Heritage Hall created a display to inform patrons about the oratorio.

Calvin’s Oratorio Society is celebrating their 100th year of singing Handel’s “Messiah.” The performance has been a longstanding tradition here at Calvin and this year is no exception. The choir is made up of students, alumni and other community members who gather together once a week to practice under the direction of Calvin professor Sean Ivory. “Sean Ivory brings meaning to the Bible passages through the music. I really feel that the orchestra, soloists and chorus are bringing the message of our Savior to the audiences,” says soprano and alumnus Becky Scholten.

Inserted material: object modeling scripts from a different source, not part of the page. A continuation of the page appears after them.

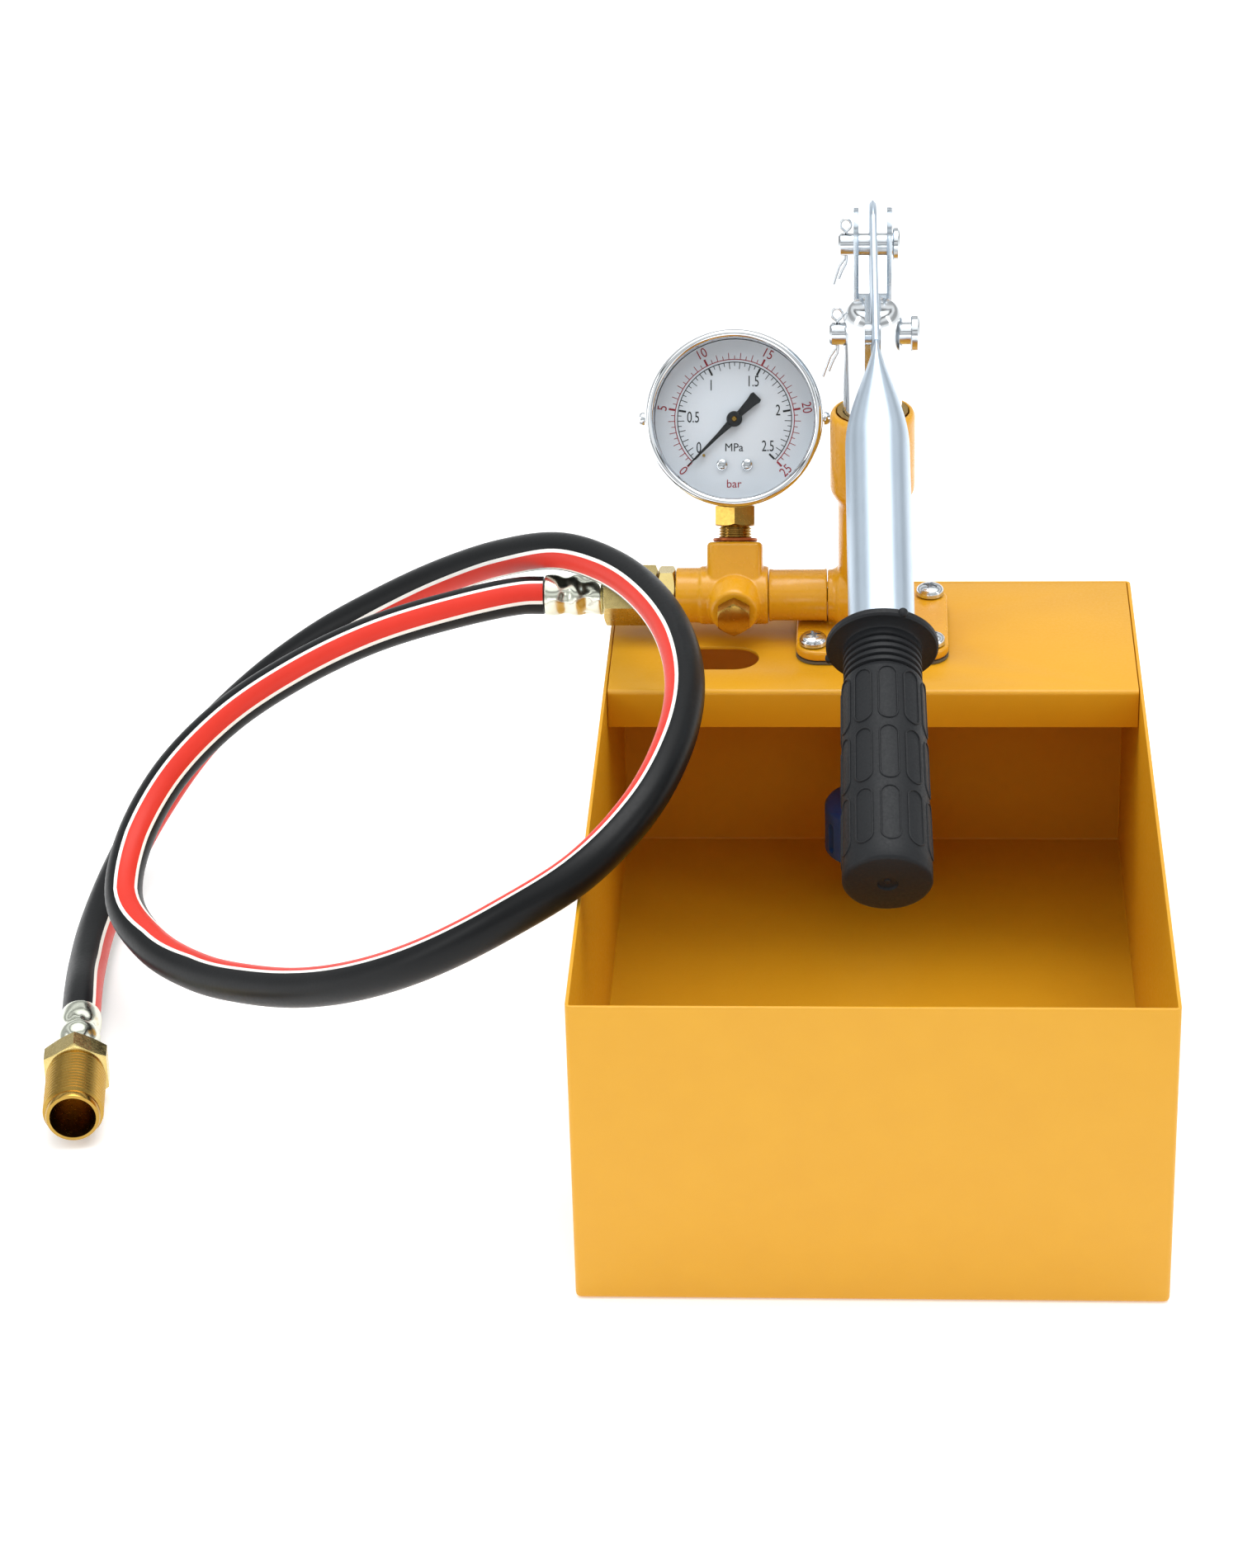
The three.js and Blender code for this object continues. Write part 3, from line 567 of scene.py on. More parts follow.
# ---- crimped ferrules and fittings of the hose ----
def ferrule(name, length, radius, where, node):
    """A pressed sleeve from z = 0 to length, squeezed in two bands of eight dents."""
    dent = radius - 0.9
    rings = [
        (4.2, 0.25), (radius - 0.6, 0), (radius, 0.6), (radius, length * 0.2), (radius - 0.2, length * 0.26),
        (dent, length * 0.34), (dent, length * 0.4), (radius, length * 0.48), (radius + 0.1, length * 0.54),
        (radius - 0.1, length * 0.6), (dent, length * 0.68), (dent, length * 0.76),
        (radius - 0.5, length * 0.84), (radius - 0.3, length * 0.9), (radius - 0.4, length - 0.4),
        (radius - 0.9, length), (4.2, length), (4.2, 0.25),
    ]
    piece = turned(name, rings, sides=64, hollow=True)
    choose(piece)
    bands = [(length * 0.3, length * 0.44), (length * 0.64, length * 0.8)]
    for vertex in piece.data.vertices:
        around = math.atan2(vertex.co.y, vertex.co.x)
        out = math.hypot(vertex.co.x, vertex.co.y)
        if out < 5 * MM:
            continue
        for number, (low, high) in enumerate(bands):
            if low * MM <= vertex.co.z <= high * MM:
                squeeze = 0.93 + 0.09 * math.cos(4 * around + number * math.pi / 2) ** 2
                vertex.co.x *= squeeze
                vertex.co.y *= squeeze
    apply_modifier(piece, "SUBSURF", levels=1, render_levels=1)
    put(piece, where)
    return ready(piece, "base", FERRULE_ZINC, [node])


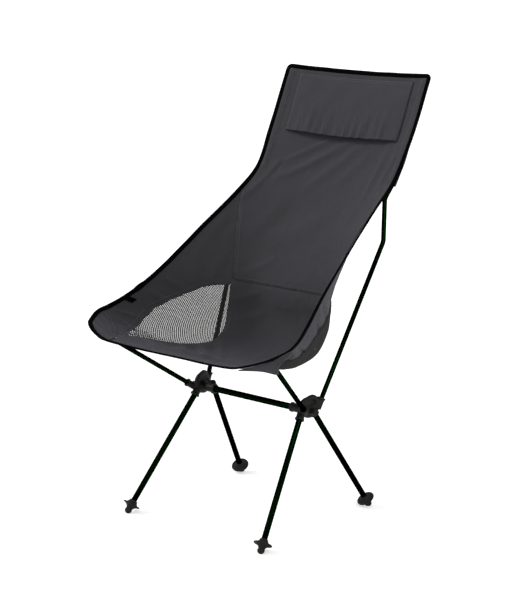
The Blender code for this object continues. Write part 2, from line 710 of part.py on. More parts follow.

In celebration of this event, Oratorio Society had a dinner with former and current accompanists, the chorus and former and current conductors. At the dinner, Calvin Stapert, Professor Emeritus and author of “Handel’s Messiah: Comfort for God’s People,” spoke about the history of the Oratorio Society.

Stapert, talking about the history of the “Messiah” said, “It’s the story of a series of remarkable and unlikely events that began with a Catholic devotional movement in sixteenth-century Italy. It led to ‘Messiah,’ an oratorio written by an eighteenth-century German Lutheran composer,” who broke new ground in England’s non-existent oratorio tradition. He continued, “After its premier in Dublin, Ireland, it was performed every year and became the phenomenon with which we are all familiar.”  

The possibility for Oratorio Society to perform the “Messiah” started, according to Stapert, “in 1908 when two non-credit singing classes were added to the curriculum,” one of them being Oratorio Society. The “Messiah” is a large work and Oratorio Society did not perform the piece until 1919. As Oratorio Society grew, “in 1933 the 500-voice Calvin College Augmented Chorus and the Grand Rapids Symphony Orchestra performed the 14th annual ‘Messiah’ for more than 5000 listeners in the Civic Auditorium,” according to Stapert. The “Messiah” allows its musicians to preach the gospel through song, and that’s one reason why it has continued to be performed at Calvin, according to Stapert.

Scholten has been singing in Oratorio Society for 12 years, starting when she was a student. “I first joined Oratorio because I wanted to sing and be part of a choir but I didn’t have the time to commit to the student choirs on campus,” Scholten said. For her, singing in Oratorio Society has been an intergenerational experience: “I am the third generation to sing in the Oratorio Society.” In addition to enjoying both the music and the message of the Oratorio, Scholten joined the choir to spend time with her mother. She said, “When I joined again seven years ago, I surprised my mom, who had already been singing for several years, by auditioning and just showing up to the first rehearsal, and she was so thrilled.”

Heritage Hall currently has a display on the history of the “Messiah” that can be viewed on the second floor of Hekman Library. Oratorio Society will be performing Handel’s “Messiah” December 6 and 7 at 8 p.m. in the Covenant Fine Arts Center.